**TASK TO COMPLETE**
Copy out the complete listing, word for word.

**DATASET EXTRACT**
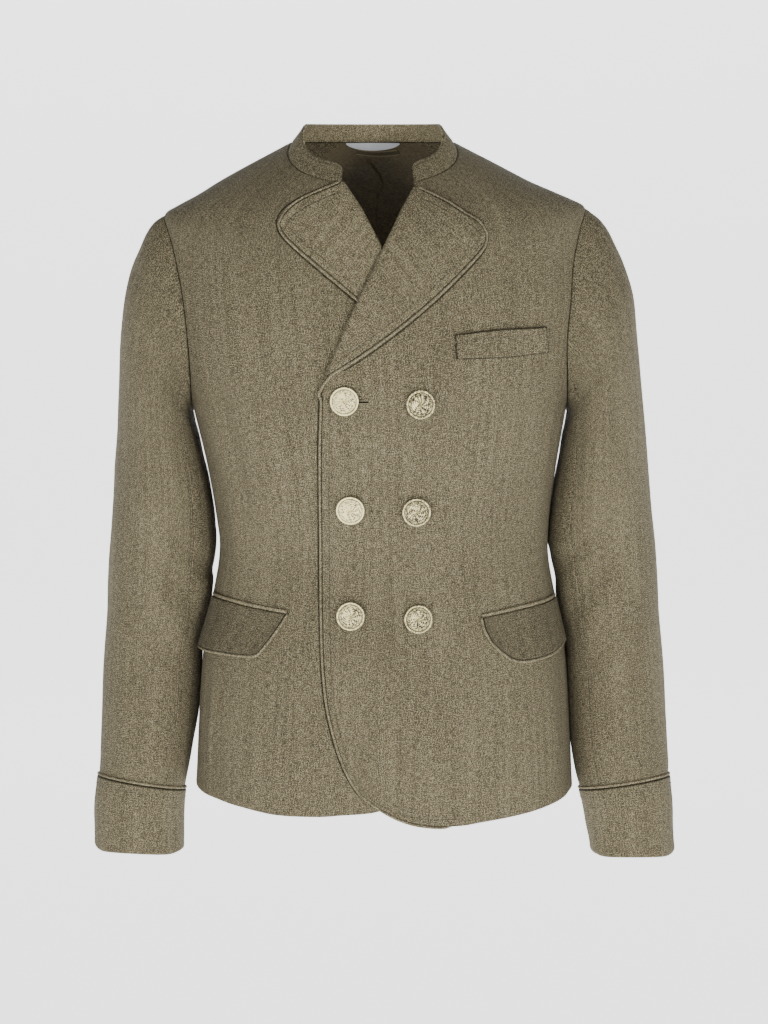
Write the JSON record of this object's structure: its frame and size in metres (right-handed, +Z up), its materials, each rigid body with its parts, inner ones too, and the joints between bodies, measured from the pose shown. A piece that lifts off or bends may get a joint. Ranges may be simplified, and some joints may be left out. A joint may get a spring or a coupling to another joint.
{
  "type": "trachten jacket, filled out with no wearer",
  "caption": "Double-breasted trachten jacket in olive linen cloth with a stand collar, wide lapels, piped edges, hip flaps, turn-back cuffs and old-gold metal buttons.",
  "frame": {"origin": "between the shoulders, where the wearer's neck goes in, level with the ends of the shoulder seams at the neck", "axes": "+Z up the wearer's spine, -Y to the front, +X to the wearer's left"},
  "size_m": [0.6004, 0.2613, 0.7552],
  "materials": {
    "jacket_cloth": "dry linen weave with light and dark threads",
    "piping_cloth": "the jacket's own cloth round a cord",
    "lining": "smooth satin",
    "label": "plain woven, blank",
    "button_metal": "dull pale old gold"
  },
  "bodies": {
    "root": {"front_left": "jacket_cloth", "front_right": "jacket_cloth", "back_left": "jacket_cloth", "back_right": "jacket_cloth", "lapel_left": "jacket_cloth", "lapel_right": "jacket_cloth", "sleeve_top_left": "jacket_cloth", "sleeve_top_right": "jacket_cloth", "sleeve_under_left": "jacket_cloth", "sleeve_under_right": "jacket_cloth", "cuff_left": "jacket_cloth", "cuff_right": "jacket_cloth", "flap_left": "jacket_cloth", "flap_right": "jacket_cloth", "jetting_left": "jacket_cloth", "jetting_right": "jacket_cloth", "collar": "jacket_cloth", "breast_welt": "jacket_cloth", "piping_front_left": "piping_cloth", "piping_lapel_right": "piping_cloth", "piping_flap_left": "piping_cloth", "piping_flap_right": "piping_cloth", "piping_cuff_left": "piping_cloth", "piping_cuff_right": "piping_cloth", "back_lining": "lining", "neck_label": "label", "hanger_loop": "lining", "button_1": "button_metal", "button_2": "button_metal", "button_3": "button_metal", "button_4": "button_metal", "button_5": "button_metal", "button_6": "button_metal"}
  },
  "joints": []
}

**ANSWER TO THE PROBLEM**
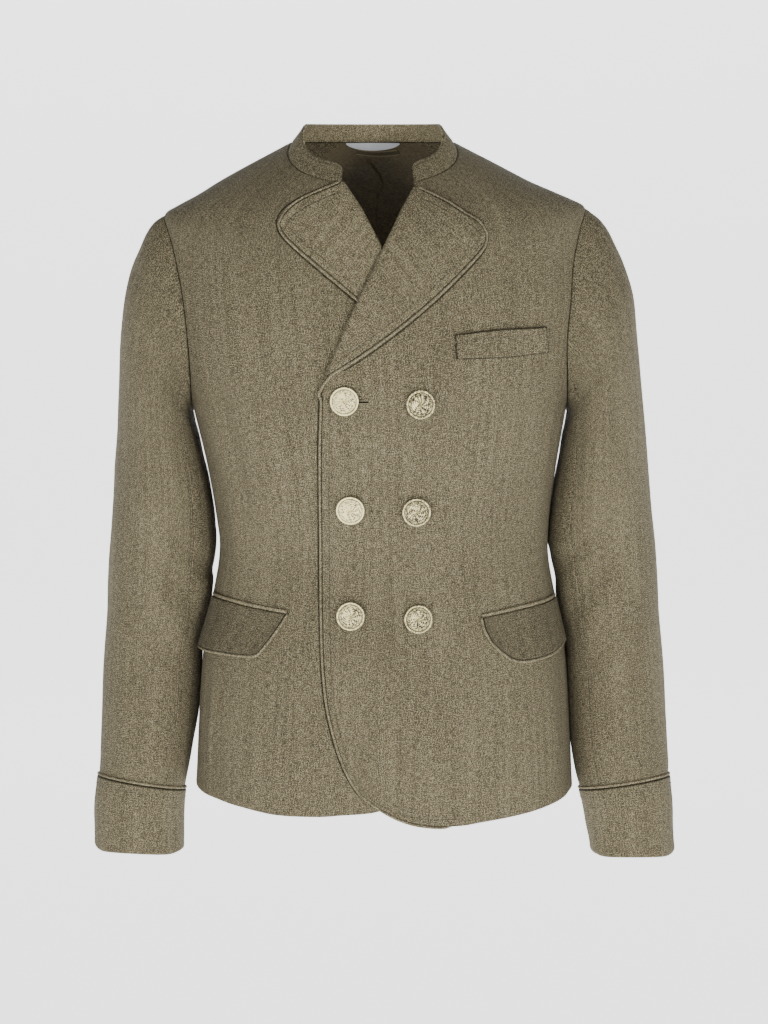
Write the JSON record of this object's structure: its frame and size in metres (right-handed, +Z up), its materials, each rigid body with its parts, inner ones too, and the joints between bodies, measured from the pose shown. A piece that lifts off or bends may get a joint. Ranges may be simplified, and some joints may be left out. A joint may get a spring or a coupling to another joint.
{
  "type": "trachten jacket, filled out with no wearer",
  "caption": "Double-breasted trachten jacket in olive linen cloth with a stand collar, wide lapels, piped edges, hip flaps, turn-back cuffs and old-gold metal buttons.",
  "frame": {"origin": "between the shoulders, where the wearer's neck goes in, level with the ends of the shoulder seams at the neck", "axes": "+Z up the wearer's spine, -Y to the front, +X to the wearer's left"},
  "size_m": [0.6004, 0.2613, 0.7552],
  "materials": {
    "jacket_cloth": "dry linen weave with light and dark threads",
    "piping_cloth": "the jacket's own cloth round a cord",
    "lining": "smooth satin",
    "label": "plain woven, blank",
    "button_metal": "dull pale old gold"
  },
  "bodies": {
    "root": {"front_left": "jacket_cloth", "front_right": "jacket_cloth", "back_left": "jacket_cloth", "back_right": "jacket_cloth", "lapel_left": "jacket_cloth", "lapel_right": "jacket_cloth", "sleeve_top_left": "jacket_cloth", "sleeve_top_right": "jacket_cloth", "sleeve_under_left": "jacket_cloth", "sleeve_under_right": "jacket_cloth", "cuff_left": "jacket_cloth", "cuff_right": "jacket_cloth", "flap_left": "jacket_cloth", "flap_right": "jacket_cloth", "jetting_left": "jacket_cloth", "jetting_right": "jacket_cloth", "collar": "jacket_cloth", "breast_welt": "jacket_cloth", "piping_front_left": "piping_cloth", "piping_lapel_right": "piping_cloth", "piping_flap_left": "piping_cloth", "piping_flap_right": "piping_cloth", "piping_cuff_left": "piping_cloth", "piping_cuff_right": "piping_cloth", "back_lining": "lining", "neck_label": "label", "hanger_loop": "lining", "button_1": "button_metal", "button_2": "button_metal", "button_3": "button_metal", "button_4": "button_metal", "button_5": "button_metal", "button_6": "button_metal"}
  },
  "joints": []
}